== Records to use ==
___

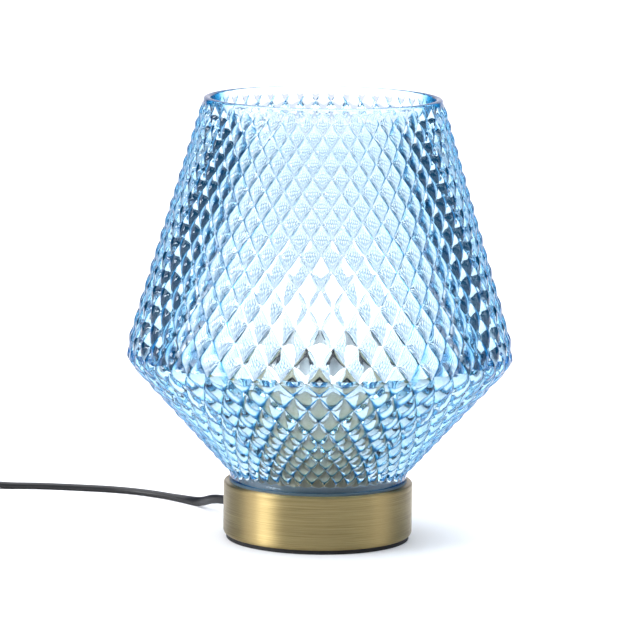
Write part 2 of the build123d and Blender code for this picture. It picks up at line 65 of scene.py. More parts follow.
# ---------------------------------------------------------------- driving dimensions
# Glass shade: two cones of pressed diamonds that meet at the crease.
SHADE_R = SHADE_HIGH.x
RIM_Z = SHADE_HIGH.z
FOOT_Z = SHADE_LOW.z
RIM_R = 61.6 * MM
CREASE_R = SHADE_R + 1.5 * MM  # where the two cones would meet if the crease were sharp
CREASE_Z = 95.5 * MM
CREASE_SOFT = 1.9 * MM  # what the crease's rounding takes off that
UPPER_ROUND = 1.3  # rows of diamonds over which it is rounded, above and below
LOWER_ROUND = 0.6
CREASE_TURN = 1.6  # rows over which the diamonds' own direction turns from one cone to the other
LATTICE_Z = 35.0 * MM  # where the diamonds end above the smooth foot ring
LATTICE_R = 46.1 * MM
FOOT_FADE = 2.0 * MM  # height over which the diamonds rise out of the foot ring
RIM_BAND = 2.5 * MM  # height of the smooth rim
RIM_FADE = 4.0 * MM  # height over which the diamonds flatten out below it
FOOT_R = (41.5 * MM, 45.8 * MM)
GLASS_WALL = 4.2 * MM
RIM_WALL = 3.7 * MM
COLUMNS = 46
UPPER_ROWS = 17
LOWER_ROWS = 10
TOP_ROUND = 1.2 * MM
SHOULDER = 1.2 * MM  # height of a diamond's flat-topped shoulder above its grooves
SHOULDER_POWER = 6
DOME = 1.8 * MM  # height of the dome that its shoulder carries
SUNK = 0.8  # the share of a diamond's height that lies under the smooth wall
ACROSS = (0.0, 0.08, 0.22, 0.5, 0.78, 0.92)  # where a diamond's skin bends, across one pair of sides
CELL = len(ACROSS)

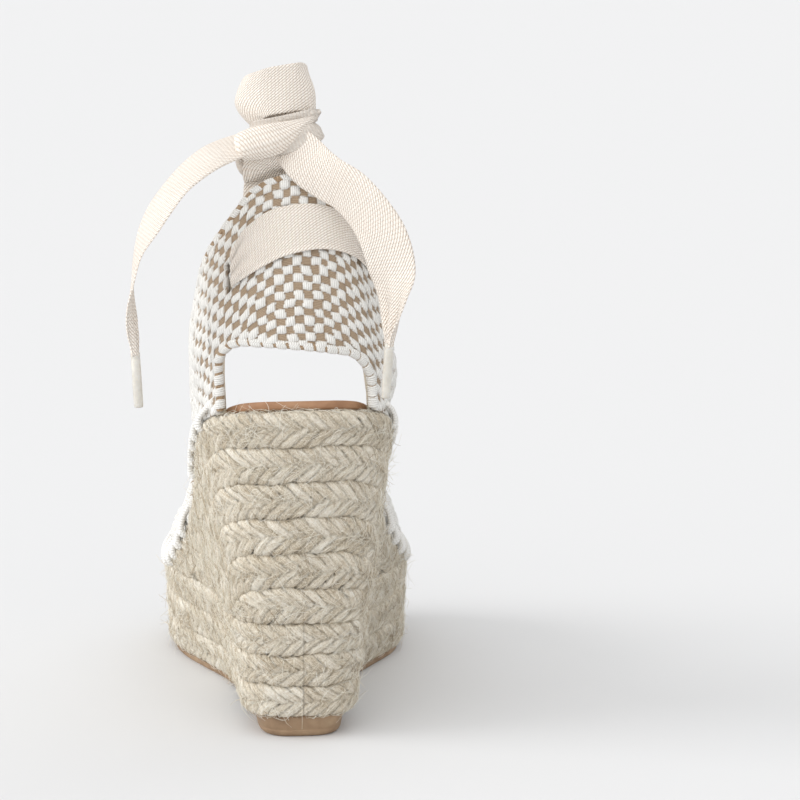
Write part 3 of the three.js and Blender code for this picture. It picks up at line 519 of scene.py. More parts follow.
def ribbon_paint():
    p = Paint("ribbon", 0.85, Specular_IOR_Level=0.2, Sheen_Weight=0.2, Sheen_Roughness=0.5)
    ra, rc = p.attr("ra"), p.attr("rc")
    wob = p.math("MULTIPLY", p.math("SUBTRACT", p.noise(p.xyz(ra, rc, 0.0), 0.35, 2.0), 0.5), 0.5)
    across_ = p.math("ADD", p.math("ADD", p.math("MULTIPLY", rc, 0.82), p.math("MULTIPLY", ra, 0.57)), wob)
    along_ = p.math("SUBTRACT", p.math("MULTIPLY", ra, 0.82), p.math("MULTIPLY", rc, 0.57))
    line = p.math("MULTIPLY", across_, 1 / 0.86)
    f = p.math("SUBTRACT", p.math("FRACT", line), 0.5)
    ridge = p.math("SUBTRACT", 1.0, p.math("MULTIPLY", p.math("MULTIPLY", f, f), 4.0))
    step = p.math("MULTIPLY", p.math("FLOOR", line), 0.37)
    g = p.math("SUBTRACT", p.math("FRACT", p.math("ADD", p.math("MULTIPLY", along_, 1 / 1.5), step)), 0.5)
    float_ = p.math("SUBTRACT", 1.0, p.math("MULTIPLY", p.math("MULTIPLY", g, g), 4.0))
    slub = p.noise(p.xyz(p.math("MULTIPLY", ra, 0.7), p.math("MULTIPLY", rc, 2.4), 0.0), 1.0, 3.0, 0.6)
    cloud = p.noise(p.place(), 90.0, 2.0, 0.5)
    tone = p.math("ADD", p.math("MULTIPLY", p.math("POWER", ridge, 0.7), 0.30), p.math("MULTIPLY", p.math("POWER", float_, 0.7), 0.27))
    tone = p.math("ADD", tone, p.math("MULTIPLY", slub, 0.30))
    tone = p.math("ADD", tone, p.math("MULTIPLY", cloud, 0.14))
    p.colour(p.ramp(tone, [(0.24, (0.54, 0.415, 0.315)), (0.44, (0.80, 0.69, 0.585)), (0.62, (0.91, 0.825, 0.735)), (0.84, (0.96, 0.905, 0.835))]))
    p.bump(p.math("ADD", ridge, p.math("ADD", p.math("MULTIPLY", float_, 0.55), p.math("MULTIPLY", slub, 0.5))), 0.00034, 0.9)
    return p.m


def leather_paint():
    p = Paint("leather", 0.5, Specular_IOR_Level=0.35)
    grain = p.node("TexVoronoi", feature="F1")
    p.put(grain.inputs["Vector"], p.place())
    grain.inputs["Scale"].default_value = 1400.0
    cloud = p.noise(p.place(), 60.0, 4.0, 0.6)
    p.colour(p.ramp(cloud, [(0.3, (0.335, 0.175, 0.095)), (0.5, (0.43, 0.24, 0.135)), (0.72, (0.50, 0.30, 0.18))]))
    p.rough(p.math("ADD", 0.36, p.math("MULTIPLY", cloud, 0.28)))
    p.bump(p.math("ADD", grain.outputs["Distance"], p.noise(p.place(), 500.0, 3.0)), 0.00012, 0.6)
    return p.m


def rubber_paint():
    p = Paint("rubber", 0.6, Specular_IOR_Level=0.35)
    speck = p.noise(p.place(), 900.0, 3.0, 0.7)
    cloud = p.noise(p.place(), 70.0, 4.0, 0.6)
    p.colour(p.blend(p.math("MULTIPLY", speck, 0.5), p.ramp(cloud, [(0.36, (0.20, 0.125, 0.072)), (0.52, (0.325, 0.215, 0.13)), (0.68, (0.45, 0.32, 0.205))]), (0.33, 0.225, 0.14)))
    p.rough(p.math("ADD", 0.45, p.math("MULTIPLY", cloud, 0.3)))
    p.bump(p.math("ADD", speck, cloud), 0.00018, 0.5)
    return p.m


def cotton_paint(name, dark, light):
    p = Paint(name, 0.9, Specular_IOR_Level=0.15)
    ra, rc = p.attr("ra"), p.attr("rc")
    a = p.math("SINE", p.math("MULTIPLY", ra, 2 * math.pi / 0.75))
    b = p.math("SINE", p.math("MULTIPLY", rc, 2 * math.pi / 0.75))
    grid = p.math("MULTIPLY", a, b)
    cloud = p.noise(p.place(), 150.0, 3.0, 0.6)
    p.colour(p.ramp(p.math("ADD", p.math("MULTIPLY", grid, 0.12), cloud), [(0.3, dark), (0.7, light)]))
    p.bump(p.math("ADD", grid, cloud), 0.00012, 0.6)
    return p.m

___

== What you have to do ==
What do the records say? Quote them all exactly.

== Result of the task ==
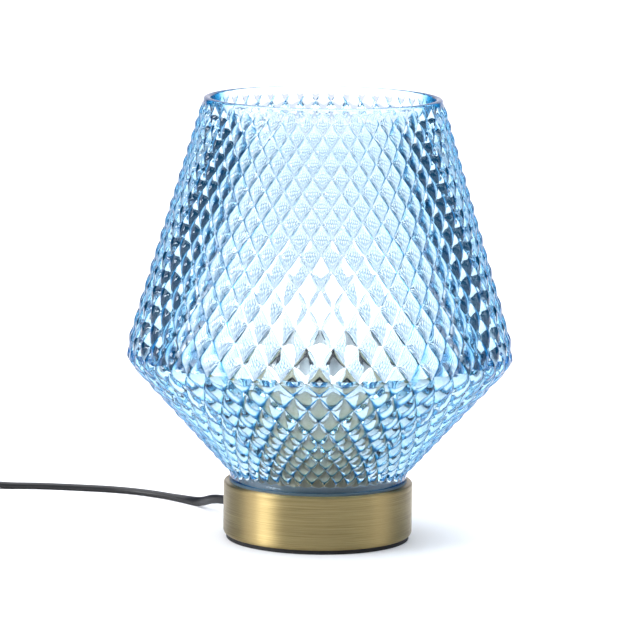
Write part 2 of the build123d and Blender code for this picture. It picks up at line 65 of scene.py. More parts follow.
# ---------------------------------------------------------------- driving dimensions
# Glass shade: two cones of pressed diamonds that meet at the crease.
SHADE_R = SHADE_HIGH.x
RIM_Z = SHADE_HIGH.z
FOOT_Z = SHADE_LOW.z
RIM_R = 61.6 * MM
CREASE_R = SHADE_R + 1.5 * MM  # where the two cones would meet if the crease were sharp
CREASE_Z = 95.5 * MM
CREASE_SOFT = 1.9 * MM  # what the crease's rounding takes off that
UPPER_ROUND = 1.3  # rows of diamonds over which it is rounded, above and below
LOWER_ROUND = 0.6
CREASE_TURN = 1.6  # rows over which the diamonds' own direction turns from one cone to the other
LATTICE_Z = 35.0 * MM  # where the diamonds end above the smooth foot ring
LATTICE_R = 46.1 * MM
FOOT_FADE = 2.0 * MM  # height over which the diamonds rise out of the foot ring
RIM_BAND = 2.5 * MM  # height of the smooth rim
RIM_FADE = 4.0 * MM  # height over which the diamonds flatten out below it
FOOT_R = (41.5 * MM, 45.8 * MM)
GLASS_WALL = 4.2 * MM
RIM_WALL = 3.7 * MM
COLUMNS = 46
UPPER_ROWS = 17
LOWER_ROWS = 10
TOP_ROUND = 1.2 * MM
SHOULDER = 1.2 * MM  # height of a diamond's flat-topped shoulder above its grooves
SHOULDER_POWER = 6
DOME = 1.8 * MM  # height of the dome that its shoulder carries
SUNK = 0.8  # the share of a diamond's height that lies under the smooth wall
ACROSS = (0.0, 0.08, 0.22, 0.5, 0.78, 0.92)  # where a diamond's skin bends, across one pair of sides
CELL = len(ACROSS)

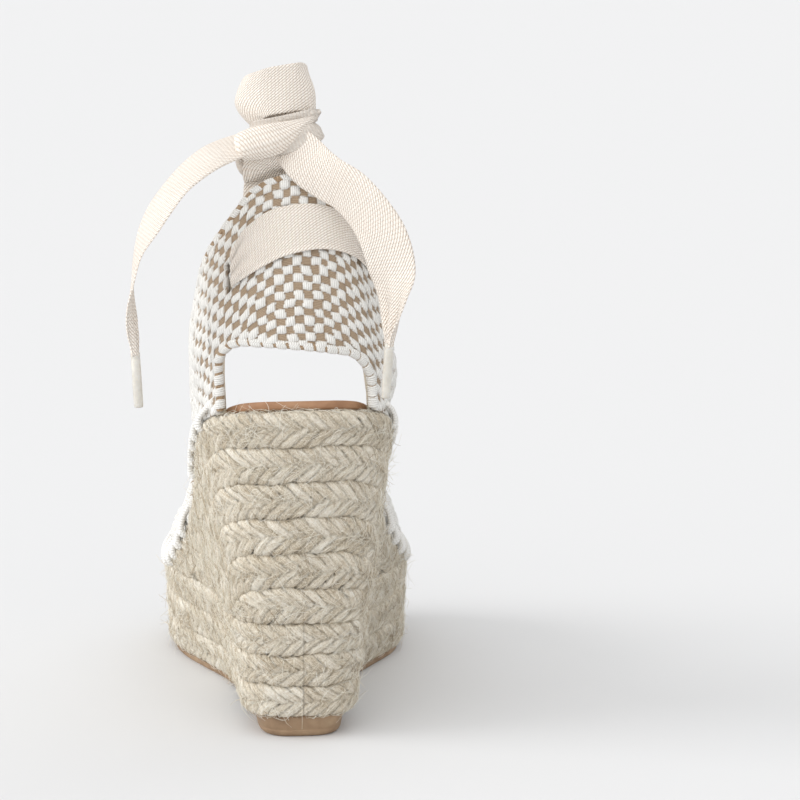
Write part 3 of the three.js and Blender code for this picture. It picks up at line 519 of scene.py. More parts follow.
def ribbon_paint():
    p = Paint("ribbon", 0.85, Specular_IOR_Level=0.2, Sheen_Weight=0.2, Sheen_Roughness=0.5)
    ra, rc = p.attr("ra"), p.attr("rc")
    wob = p.math("MULTIPLY", p.math("SUBTRACT", p.noise(p.xyz(ra, rc, 0.0), 0.35, 2.0), 0.5), 0.5)
    across_ = p.math("ADD", p.math("ADD", p.math("MULTIPLY", rc, 0.82), p.math("MULTIPLY", ra, 0.57)), wob)
    along_ = p.math("SUBTRACT", p.math("MULTIPLY", ra, 0.82), p.math("MULTIPLY", rc, 0.57))
    line = p.math("MULTIPLY", across_, 1 / 0.86)
    f = p.math("SUBTRACT", p.math("FRACT", line), 0.5)
    ridge = p.math("SUBTRACT", 1.0, p.math("MULTIPLY", p.math("MULTIPLY", f, f), 4.0))
    step = p.math("MULTIPLY", p.math("FLOOR", line), 0.37)
    g = p.math("SUBTRACT", p.math("FRACT", p.math("ADD", p.math("MULTIPLY", along_, 1 / 1.5), step)), 0.5)
    float_ = p.math("SUBTRACT", 1.0, p.math("MULTIPLY", p.math("MULTIPLY", g, g), 4.0))
    slub = p.noise(p.xyz(p.math("MULTIPLY", ra, 0.7), p.math("MULTIPLY", rc, 2.4), 0.0), 1.0, 3.0, 0.6)
    cloud = p.noise(p.place(), 90.0, 2.0, 0.5)
    tone = p.math("ADD", p.math("MULTIPLY", p.math("POWER", ridge, 0.7), 0.30), p.math("MULTIPLY", p.math("POWER", float_, 0.7), 0.27))
    tone = p.math("ADD", tone, p.math("MULTIPLY", slub, 0.30))
    tone = p.math("ADD", tone, p.math("MULTIPLY", cloud, 0.14))
    p.colour(p.ramp(tone, [(0.24, (0.54, 0.415, 0.315)), (0.44, (0.80, 0.69, 0.585)), (0.62, (0.91, 0.825, 0.735)), (0.84, (0.96, 0.905, 0.835))]))
    p.bump(p.math("ADD", ridge, p.math("ADD", p.math("MULTIPLY", float_, 0.55), p.math("MULTIPLY", slub, 0.5))), 0.00034, 0.9)
    return p.m


def leather_paint():
    p = Paint("leather", 0.5, Specular_IOR_Level=0.35)
    grain = p.node("TexVoronoi", feature="F1")
    p.put(grain.inputs["Vector"], p.place())
    grain.inputs["Scale"].default_value = 1400.0
    cloud = p.noise(p.place(), 60.0, 4.0, 0.6)
    p.colour(p.ramp(cloud, [(0.3, (0.335, 0.175, 0.095)), (0.5, (0.43, 0.24, 0.135)), (0.72, (0.50, 0.30, 0.18))]))
    p.rough(p.math("ADD", 0.36, p.math("MULTIPLY", cloud, 0.28)))
    p.bump(p.math("ADD", grain.outputs["Distance"], p.noise(p.place(), 500.0, 3.0)), 0.00012, 0.6)
    return p.m


def rubber_paint():
    p = Paint("rubber", 0.6, Specular_IOR_Level=0.35)
    speck = p.noise(p.place(), 900.0, 3.0, 0.7)
    cloud = p.noise(p.place(), 70.0, 4.0, 0.6)
    p.colour(p.blend(p.math("MULTIPLY", speck, 0.5), p.ramp(cloud, [(0.36, (0.20, 0.125, 0.072)), (0.52, (0.325, 0.215, 0.13)), (0.68, (0.45, 0.32, 0.205))]), (0.33, 0.225, 0.14)))
    p.rough(p.math("ADD", 0.45, p.math("MULTIPLY", cloud, 0.3)))
    p.bump(p.math("ADD", speck, cloud), 0.00018, 0.5)
    return p.m


def cotton_paint(name, dark, light):
    p = Paint(name, 0.9, Specular_IOR_Level=0.15)
    ra, rc = p.attr("ra"), p.attr("rc")
    a = p.math("SINE", p.math("MULTIPLY", ra, 2 * math.pi / 0.75))
    b = p.math("SINE", p.math("MULTIPLY", rc, 2 * math.pi / 0.75))
    grid = p.math("MULTIPLY", a, b)
    cloud = p.noise(p.place(), 150.0, 3.0, 0.6)
    p.colour(p.ramp(p.math("ADD", p.math("MULTIPLY", grid, 0.12), cloud), [(0.3, dark), (0.7, light)]))
    p.bump(p.math("ADD", grid, cloud), 0.00012, 0.6)
    return p.m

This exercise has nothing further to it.